Current research


The evolution of transcriptomics for tumor

In our recently published paper, the prognosis can be reflected by the transcriptome ploidy of a tumor. A rarely studied, yet very interesting topic is that what is the difference of transcriptomics (phenotype) in different tumor evolutional branches. This investigation may identify treatment and metastasis specific tumor subclones, inspiring better drug development methods.

Develop fast tools for tumor squencing data analysis

Given the large size of next generation sequencing data, commonly used tools for mutation calling and deconvolution usually take a very long time for a patient cohort, such as weeks if not months. Fast tools that utilize the power of multi-cores, GPU and TPU are urgently needed to sigfinicantly reduce the time cost, thus greatly speed up both the research community and clinical practice.

Pathological image data analysis

Histopathological imaging (e.g., H&E) examination is still a gold standard today for cancer dianosis and stage classification. These images usually have a high resolution at single cell/nucleus. The morphology of tumor cells, as well as the spatial distribution of tumor infiltrating immune cells are supposed to reflect the tumor genotype and patient’s prognosis. Machine learning, specifically deep learning models, can be applied in this field.


Previous research


3/2018 – 8/2019 Chongqing, P. R. China

Deep Learning Based Natural Language Processing (YuCun Big Data Technology Co., Ltd.). I was working as the team leader of the algorithm development for natural language processing. We used deep convolutional networks, recurrent networks (e.g., LSTM), as well as recently developed deep learning models (e.g., BERT, GPT) to classify documents, extract abstract from documents and identify entities (including company name, person name and address).

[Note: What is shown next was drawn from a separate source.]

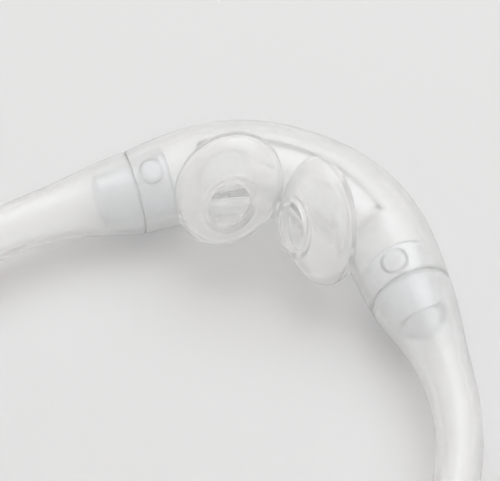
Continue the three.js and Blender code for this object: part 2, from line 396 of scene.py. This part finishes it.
# Moulded silicone's own unevenness: slow clouds in its haze, a fine satin grain and a few tiny
# dust specks. Clouds and specks are values from 0 to 1.
def makeCastGroup():
    group = bpy.data.node_groups.new("castSurface", "ShaderNodeTree")
    for name, kind, default in (
        ("Place", "NodeSocketVector", (0, 0, 0)),
        ("Cloud Size", "NodeSocketFloat", 90.0),
        ("Grain Size", "NodeSocketFloat", 2600.0),
        ("Speck Size", "NodeSocketFloat", 420.0),
        ("Speck Share", "NodeSocketFloat", 0.08),
    ):
        socket = group.interface.new_socket(name, in_out="INPUT", socket_type=kind)
        socket.default_value = default
    for name in ("Cloud", "Speck", "Height"):
        group.interface.new_socket(name, in_out="OUTPUT", socket_type="NodeSocketFloat")
    nodes, links = group.nodes, group.links
    source, target = nodes.new("NodeGroupInput"), nodes.new("NodeGroupOutput")

    cloud = nodes.new("ShaderNodeTexNoise")
    cloud.inputs["Detail"].default_value = cast["cloudDetail"]
    links.new(source.outputs["Place"], cloud.inputs["Vector"])
    links.new(source.outputs["Cloud Size"], cloud.inputs["Scale"])
    links.new(cloud.outputs["Fac"], target.inputs["Cloud"])

    # A speck is the small middle of a cell, in only some of the cells
    speck = nodes.new("ShaderNodeTexVoronoi")
    links.new(source.outputs["Place"], speck.inputs["Vector"])
    links.new(source.outputs["Speck Size"], speck.inputs["Scale"])
    near = nodes.new("ShaderNodeMath")
    near.operation = "LESS_THAN"
    near.inputs[1].default_value = cast["speckRadius"]
    links.new(speck.outputs["Distance"], near.inputs[0])
    pick = nodes.new("ShaderNodeSeparateColor")
    links.new(speck.outputs["Color"], pick.inputs["Color"])
    rare = nodes.new("ShaderNodeMath")
    rare.operation = "LESS_THAN"
    links.new(pick.outputs["Red"], rare.inputs[0])
    links.new(source.outputs["Speck Share"], rare.inputs[1])
    both = nodes.new("ShaderNodeMath")
    both.operation = "MULTIPLY"
    links.new(near.outputs[0], both.inputs[0])
    links.new(rare.outputs[0], both.inputs[1])
    links.new(both.outputs[0], target.inputs["Speck"])

    grain = nodes.new("ShaderNodeTexNoise")
    grain.inputs["Detail"].default_value = cast["grainDetail"]
    links.new(source.outputs["Place"], grain.inputs["Vector"])
    links.new(source.outputs["Grain Size"], grain.inputs["Scale"])
    links.new(grain.outputs["Fac"], target.inputs["Height"])
    return group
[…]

10/2013 – 1/2018 University of Birmingham, the United Kingdom

Amino Acid Contact & Distance Prediction, Protein 3D Structure Prediction (PhD). Amino acid contact & distance were predicted by using deep neural network (up to 8-layer feedforward networks in a primary version and up to ~200-layer convolutional networks in an updated version). Protein structures were predicted based on the predicted amino acid contact & distance constraints with the Rosetta suite.

7/2014 – 7/2015 University of Birmingham, the United Kingdom

Ligand Matching (PhD). Used the idea of scaffold hopping to find function-similar ligands in the whole PDB to each of several templates, potential hits were searched based on the comparison of the similarity of the distance matrices of the scaffold atoms in the template and atoms in protein bound ligands.

10/2013 – 10/2014 University of Birmingham, the United Kingdom

Building a Cross-reference Database Joining PDB, UniProt and Pfam (PhD). A three-way cross-reference database was built to make it more convenient to search protein structures based on the domain or sequence information, or search protein domains based on protein structure or sequence information. Building tools include Java, Python, MySQL, the algorithm of Dynamic Programming.

09/2010 – 07/2013 Peking University, P. R. China

Biomedical Image Processing (Master). Analyzed magnetic resonance imaging (MRI) images and microscopic images of mitochondrion in collaboration with Peking University First Hospital and the Institute of Molecular Medicine at Peking University. Methods adopted in this project include Principle Component Analysis, Independent Component Analysis, the Reaction & Diffusion Equation, K-Means, Fuzzy C-Means, etc.